• [Exercise directions] Identify each line below containing the string "joints" and copy it.

• [Information supplied]

- - - -

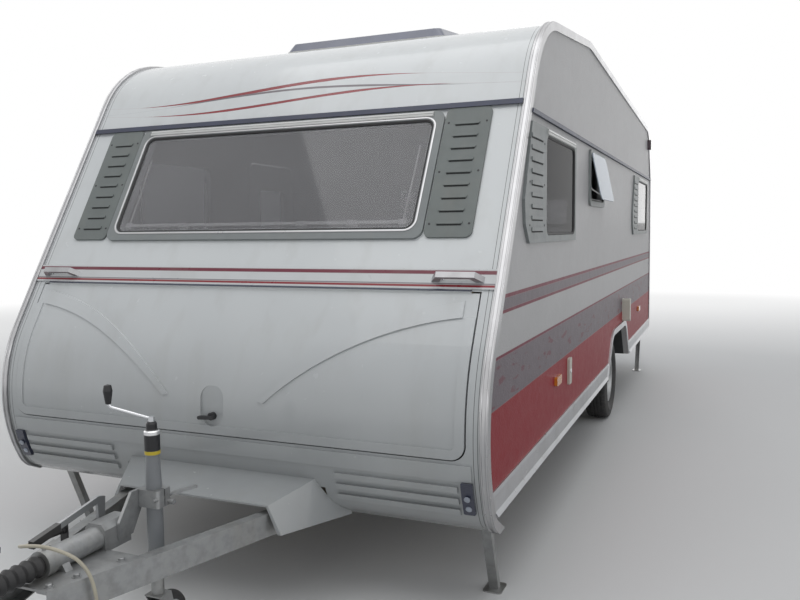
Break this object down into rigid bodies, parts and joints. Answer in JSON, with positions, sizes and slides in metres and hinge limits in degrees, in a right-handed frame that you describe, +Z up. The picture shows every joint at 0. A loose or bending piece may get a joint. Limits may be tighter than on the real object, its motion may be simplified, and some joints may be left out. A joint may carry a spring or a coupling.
{
  "type": "travel caravan",
  "caption": "Travel caravan with a raked nose, gas locker lid, entrance door, road wheels, corner steadies, jockey wheel and ball coupling on an A-frame drawbar.",
  "frame": {"origin": "on the ground, midway along the length over coupling and bumper, on the centre line", "axes": "+X to the left side, away from the entrance door, -Y towards the coupling, +Z up"},
  "size_m": [2.645, 7.866, 2.7531],
  "materials": {
    "panel_white": "smooth glossy moulded panels",
    "wall_white": "hammered, painted in white, red and grey bands",
    "roof_white": "satin painted sheet",
    "trim_alu": "brushed, anodised",
    "galvanised": "hot-dip galvanised, dull",
    "wheel_silver": "silver paint with grime",
    "tyre_rubber": "worn rubber",
    "rubber_black": "matt rubber",
    "black_plastic": "moulded",
    "louvre_grey": "grey-green moulded",
    "smoked_acrylic": "smoked acrylic",
    "dome_acrylic": "clear, milky acrylic",
    "navy_plastic": "dark navy",
    "lamp_lens": "lamp lenses",
    "stripe_white": "white with red stripes",
    "door_white": "painted to match the walls",
    "floor_wood": "sandwich floor with plywood faces",
    "furniture_wood": "wood grain foil",
    "cushion_fabric": "upholstery",
    "grey_plastic": "moulded grey",
    "cream_plastic": "moulded cream",
    "cable_beige": "sheathed cable"
  },
  "bodies": {
    "caravan": {"axle_tube": "galvanised", "body_rails": "navy_plastic", "cable_mounts": "black_plastic", "cable_plug": "black_plastic", "chassis_rails": "galvanised", "coupling_head": "galvanised", "cross_members": "galvanised", "cushions": "cushion_fabric", "door_hinges": "trim_alu", "drawbar_apron": "panel_white", "drawbar_beams": "galvanised", "drawbar_cable": "cable_beige", "drawbar_gaiter": "rubber_black", "drawbar_levers": "galvanised", "edge_trims": "trim_alu", "floor_panel": "floor_wood", "front_cap": "panel_white", "front_lower_panel": "panel_white", "front_upper_panel": "panel_white", "furniture": "furniture_wood", "grab_handles": "grey_plastic", "jockey_clamp": "galvanised", "jockey_crank": "galvanised", "jockey_outer_tube": "galvanised", "lamps": "lamp_lens", "locker_partition": "furniture_wood", "louvre_panels": "louvre_grey", "overrun_housing": "galvanised", "rear_bumper": "panel_white", "rear_wall": "panel_white", "roof_light_domes": "dome_acrylic", "roof_light_frames": "cream_plastic", "roof_panel": "roof_white", "side_skirts": "trim_alu", "side_wall_left": "wall_white", "side_wall_right": "wall_white", "steady_brackets": "galvanised", "stripe_moulding": "stripe_white", "suspension_arms": "galvanised", "wall_vents": "cream_plastic", "wheel_boxes": "grey_plastic", "window_frames": "louvre_grey", "window_panes": "smoked_acrylic"},
    "wheel_left": {"tyre_left": "tyre_rubber", "rim_left": "wheel_silver"},
    "wheel_right": {"tyre_right": "tyre_rubber", "rim_right": "wheel_silver"},
    "door": {"entry_door": "door_white", "door_pane": "smoked_acrylic", "door_fittings": "black_plastic"},
    "lid": {"locker_lid": "panel_white", "lid_latch": "black_plastic"},
    "jockey_leg": {"jockey_inner_tube": "galvanised"},
    "jockey_swivel": {"jockey_fork": "galvanised"},
    "jockey_wheel": {"jockey_tyre": "rubber_black", "jockey_rim": "galvanised"},
    "steady_front_left": {"steady_leg_front_left": "galvanised"},
    "steady_front_right": {"steady_leg_front_right": "galvanised"},
    "steady_rear_left": {"steady_leg_rear_left": "galvanised"},
    "steady_rear_right": {"steady_leg_rear_right": "galvanised"}
  },
  "joints": [
    {"name": "wheel_left_spin", "type": "hinge", "parent": "caravan", "child": "wheel_left", "pos_m": [1.095, 1.205, 0.325], "axis": [1, 0, 0], "continuous": true},
    {"name": "wheel_right_spin", "type": "hinge", "parent": "caravan", "child": "wheel_right", "pos_m": [-1.095, 1.205, 0.325], "axis": [1, 0, 0], "continuous": true},
    {"name": "door_hinge", "type": "hinge", "parent": "caravan", "child": "door", "pos_m": [-1.254, -0.468, 1.28], "axis": [0, 0, 1], "range_deg": [0, 165]},
    {"name": "lid_hinge", "type": "hinge", "parent": "caravan", "child": "lid", "pos_m": [0, -2.4304, 1.324], "axis": [-1, 0, 0], "range_deg": [0, 85]},
    {"name": "jockey_slide", "type": "slide", "parent": "caravan", "child": "jockey_leg", "axis": [0, 0, 1], "range_m": [-0.08, 0.135]},
    {"name": "jockey_swivel_turn", "type": "hinge", "parent": "jockey_leg", "child": "jockey_swivel", "pos_m": [0.1, -3.135, 0.21], "axis": [0, 0, 1], "continuous": true},
    {"name": "jockey_wheel_spin", "type": "hinge", "parent": "jockey_swivel", "child": "jockey_wheel", "pos_m": [0.1, -3.09, 0.1], "axis": [1, 0, 0], "continuous": true},
    {"name": "steady_front_left_fold", "type": "hinge", "parent": "caravan", "child": "steady_front_left", "pos_m": [1.15, -2.345, 0.385], "axis": [1, 0, 0], "range_deg": [0, 63]},
    {"name": "steady_front_right_fold", "type": "hinge", "parent": "caravan", "child": "steady_front_right", "pos_m": [-1.15, -2.345, 0.385], "axis": [1, 0, 0], "range_deg": [0, 63]},
    {"name": "steady_rear_left_fold", "type": "hinge", "parent": "caravan", "child": "steady_rear_left", "pos_m": [1.15, 3.665, 0.385], "axis": [-1, 0, 0], "range_deg": [0, 63]},
    {"name": "steady_rear_right_fold", "type": "hinge", "parent": "caravan", "child": "steady_rear_right", "pos_m": [-1.15, 3.665, 0.385], "axis": [-1, 0, 0], "range_deg": [0, 63]}
  ]
}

- - - -

• [Solution to this task]
Break this object down into rigid bodies, parts and joints. Answer in JSON, with positions, sizes and slides in metres and hinge limits in degrees, in a right-handed frame that you describe, +Z up. The picture shows every joint at 0. A loose or bending piece may get a joint. Limits may be tighter than on the real object, its motion may be simplified, and some joints may be left out. A joint may carry a spring or a coupling.
  "joints": [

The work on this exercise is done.